A POF foi desidratada, e a Polícia Rodoviária
passará a se chamar Viária, com mais alcance, mas sem os poderes que lhe dava o
projeto.
Só a onipotência de poderosos de Brasília
seria capaz de imaginar que uma POF fosse engolida pelos governadores e pelo
Congresso.
Mau agouro
Num setor amaldiçoado — porque desde que o
Pai da Aviação decolou em Paris, todas as grandes companhias aéreas brasileiras
foram à garra —, deu-se ao resultado da fusão da Gol com a Azul o título de
“campeã nacional”.
Isso é chamar urucubaca.
Aviso amigo
Se o novo ministro Sidônio Palmeira, da
Secom, não quiser ir para a frigideira pública, conseguirá de Lula algum poder
sobre a farândula de eventos que o governo patrocina.

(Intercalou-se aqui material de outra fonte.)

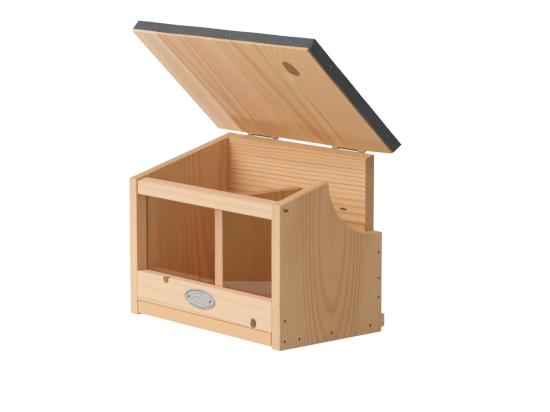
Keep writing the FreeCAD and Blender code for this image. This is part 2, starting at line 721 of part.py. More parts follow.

O repórter André Shalders mostrou que a Viúva
gastou R$ 83,4 milhões em torno da reunião do G20 realizada no Rio.
A Itaipu Binacional desembolsou mais de R$ 15
milhões.
Ganha uma viagem espacial quem souber o que
Itaipu tem a ver com uma reunião do G20.
Bandidos e polícias
Nos últimos anos, Rio e São Paulo tiveram
duas execuções retumbantes. A da vereadora Marielle Franco, em 2018, e a de
Vinícius Gritzbach, no aeroporto de Guarulhos, em novembro passado.
Cerca de 20 pessoas estão presas por algum
tipo de envolvimento nesses atentados.
A lista tem uma curiosidade: nela faltam
bandidos com dedicação exclusiva ao crime e abundam policiais ou ex-policiais.
O matador de Marielle e seu motorista eram
ex-sargentos da Polícia Militar do Rio.
No caso de Gritzbach, a promiscuidade foi
maior. Um PM da ativa é suspeito de ter feito os disparos. Outros 14 faziam
bicos ilegais (e tolerados) nas escoltas do empresário, que tinha negócios com
o PCC e colaborava com o Ministério Público. Nesse lote, ao menos cinco PMs
estiveram na tropa de elite da corporação. (O matador de Marielle havia servido
numa unidade semelhante, no Rio.)
Se os bandidos tivessem um sindicato fariam
um protesto, denunciando esses policiais por concorrência desleal e exercício
ilegal da atividade.
Em tempo: os mandantes da morte de Marielle
seriam os irmãos Brazão, gente do andar de cima.